Towards the end of Future’s show at the Newport, the Atlanta rapper thanked Columbus and all of Ohio for being up on his early mixtapes. I have to say that while I wasn’t super deep into the early tapes, I had a bunch of friends who were.

Future was here in support of his new album, Honest which is out on A1 Records.

Columbus does have a knack for being up on the new Atlanta stuff whether it be Gucci Mane, or Rocko before they had hit records on the radio.

It was cool to hear Future be in tune with that.

Before Future hit the stage the Atlanta rapper’s deejay asked the crowd if they were ready to “Turn Up” for Future.

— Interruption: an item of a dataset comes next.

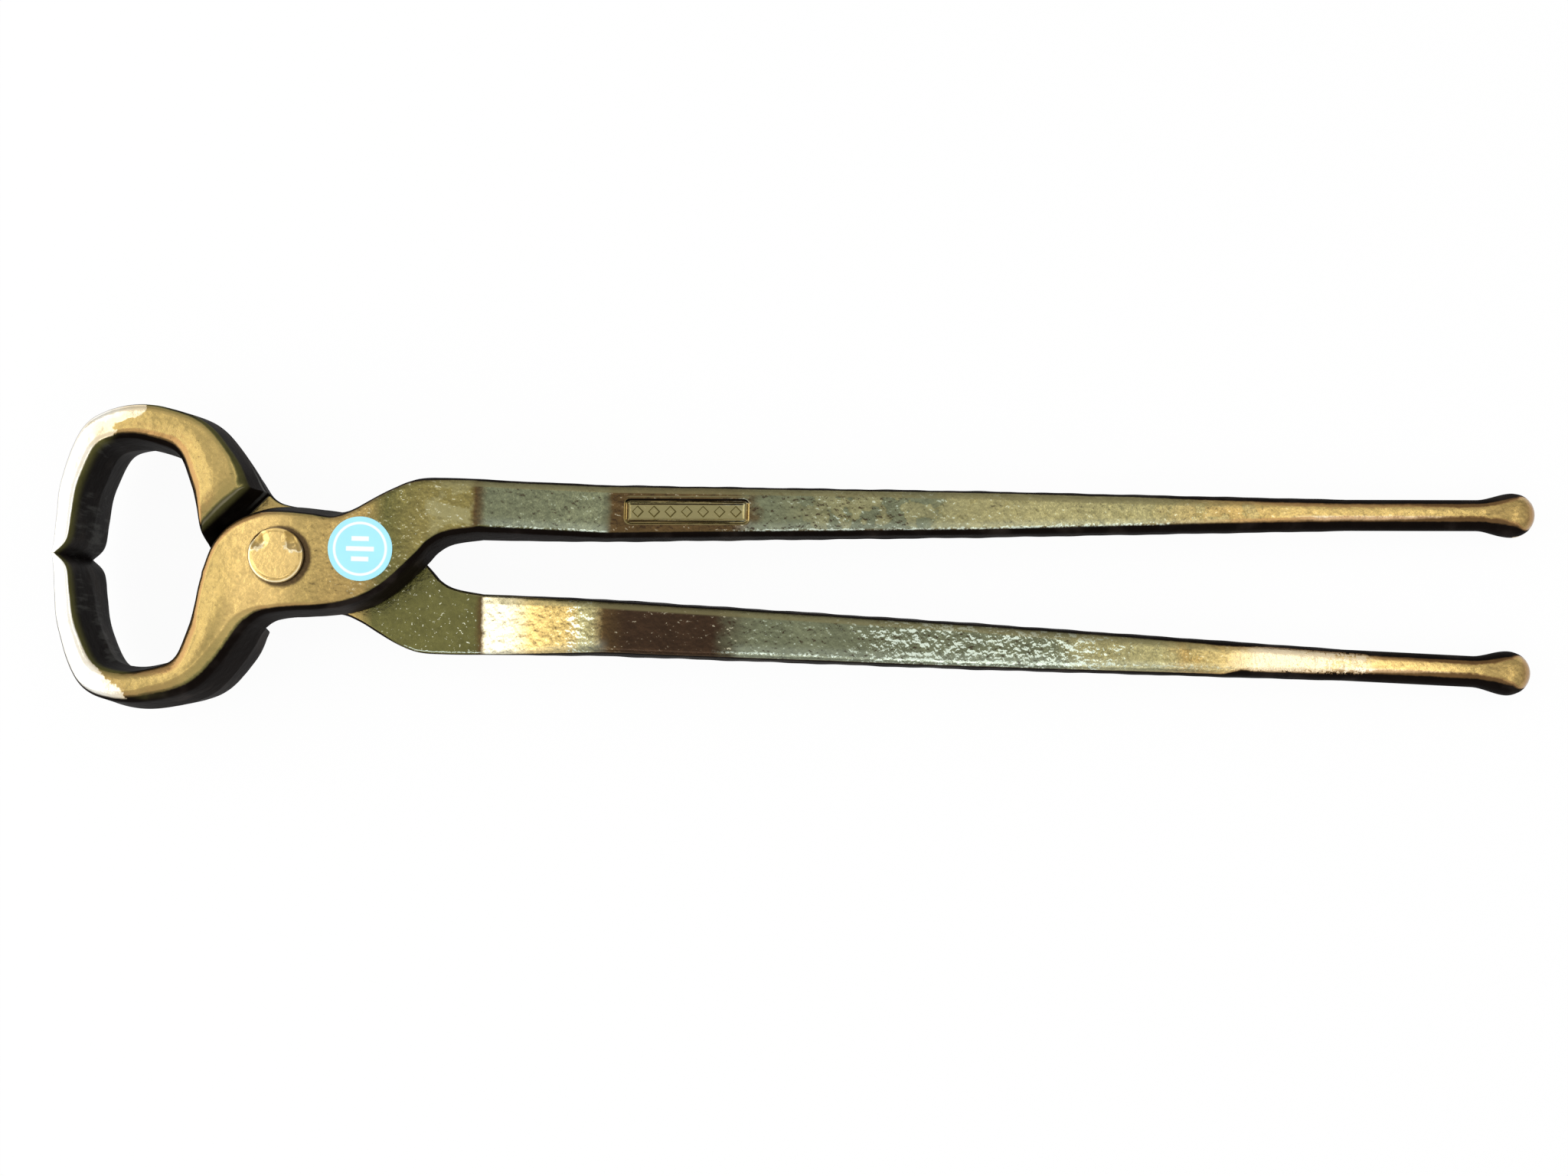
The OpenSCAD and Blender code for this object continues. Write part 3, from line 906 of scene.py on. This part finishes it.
# The lacquer's colours from place to place along each half, in millimetres from the pivot.
FRONT_ZONES = (
    (-40, "dull"), (-33, "tan"), (-14, "tan"), (-8, "pale"), (-1, "pale"), (5.5, "tan"), (15, "dull"),
    (20, "dull"), (25, "moss"), (34, "olive"), (45.4, "olive"), (46.2, "brown"), (47.6, "brown"),
    (48.4, "slate"), (76.9, "slate"), (77.7, "brown"), (109, "brown"), (113, "slate"), (155, "slate"),
    (166, "straw"), (206, "straw"), (228, "dull"), (240, "tan"), (285, "tan"), (293, "dull"),
)
BACK_ZONES = (
    (-53.5, "tan"), (16, "tan"), (20, "moss"), (45.6, "moss"), (46.4, "brown"), (47, "brown"),
    (47.6, "cream"), (53, "cream"), (59, "pale"), (64, "tan"), (69.5, "tan"), (71, "straw"),
    (73.5, "straw"), (76.5, "brown"), (82, "umber"), (104, "umber"), (113, "slate"), (186, "slate"),
    (196, "straw"), (212, "straw"), (218, "dull"), (224, "tan"), (229, "pale"), (276, "pale"),
    (286, "tan"), (293, "dull"),
)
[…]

As rhetorical as this question is, the crowd responded with the love that this formality demanded to get the party started correctly.

Future’s deejay was flanked by a series of large lights on both sides that provided a mixture of a leaned-out night club feel, and a retro 70’s rock aura when they would blink on and off.

It was enough to be slightly disorienting in a “Trippy” way without being annoying .

A smoke machine dispersed a large amount of fog while these lights dominated the room.

A vocal sample of Al Pacino’s character in Scarface yelling “All I got in this world is my balls and my word and I don’t break them for anyone.” While a rapper liking Scarface isn’t exactly shocking, Future did have a hit song name “Tony Montana” and this was the Honest tour.

Sometimes you run the football for a touchdown when all you need is short yardage to take an early lead.

Future took this snap and jumped into “Karate Chop” while the crowd bounced up and down screaming the song’s catch phrase “Michael Jackson/Billy Jean.”

It was like a bunch of narcotics pulling up in a new Rarri. Perhaps while one was drinking codeine.

Future played his YC collab “Racks on Racks next.

The crowd sung the chorus ‘Resurrect” next.

“Racks” led into the aforementioned “Tony Montana.” which was a street hit that blew up into a radio hit with the Drake feature. You can’t really hear this song without thinking about Future and Drake’s on and off friendship.

After performing this hits, Future went into some Honest cuts such as “T-Shirt”, “My Momma” and “I Won” (sans Kanye for this show.)

Future then took the show to the next level by performing bangers that he was featured on.

He let Lil Wayne’s verse run on “Tap-Out” and then obviously “Bugatti” hit with upmost flash of light and gravity, so when the eerie sounds of “UEONO” came through the room went from satiated to fervent.

He did a couple more joints until hitting the apex one-two punch of his current hit “Move That Dope” and “Same Damn Time.”

Future’s microphone wasn’t loud enough during certain non-chorus parts to be perfect.

But as did most everyone in the room, I ended up screaming at the top of my lungs with a stranger during “Same Damn Time.” It wasn’t too big of a detriment.

At this point, Future had taken everything as for one could in terms of a trap-frenzy.

Future changed lanes in a manner that only he can.

He ended the lights with the auto-tune old soul power ballads, “Turn On the Lights”, “Love and Affection” and “Blood, Sweat and Tears.”

The room went from an aggressive wild-out to a couple swaying and swooning sing along.

This tour stop came on the heels of his wife R & B Star Ciara giving birth to Future’s son on May 19th. Future’s born name is Nayvadius Wilburn. Ciara, and Nayvadius named their child Future.

Besides the word Honest, Future is probably one the greatest words in the human language.

It is also a lot to live up to.

Future Sr. has lived up to the moniker Future being able to make powerful street hits records, and then backs it with experimental pop records that have hints of leading -edge nostalgia. Zapp’s “I Wanna Be Your Man” comes to mind.

The night ended with a loving, soft energy which a texture most rappers could not finesse without being corny.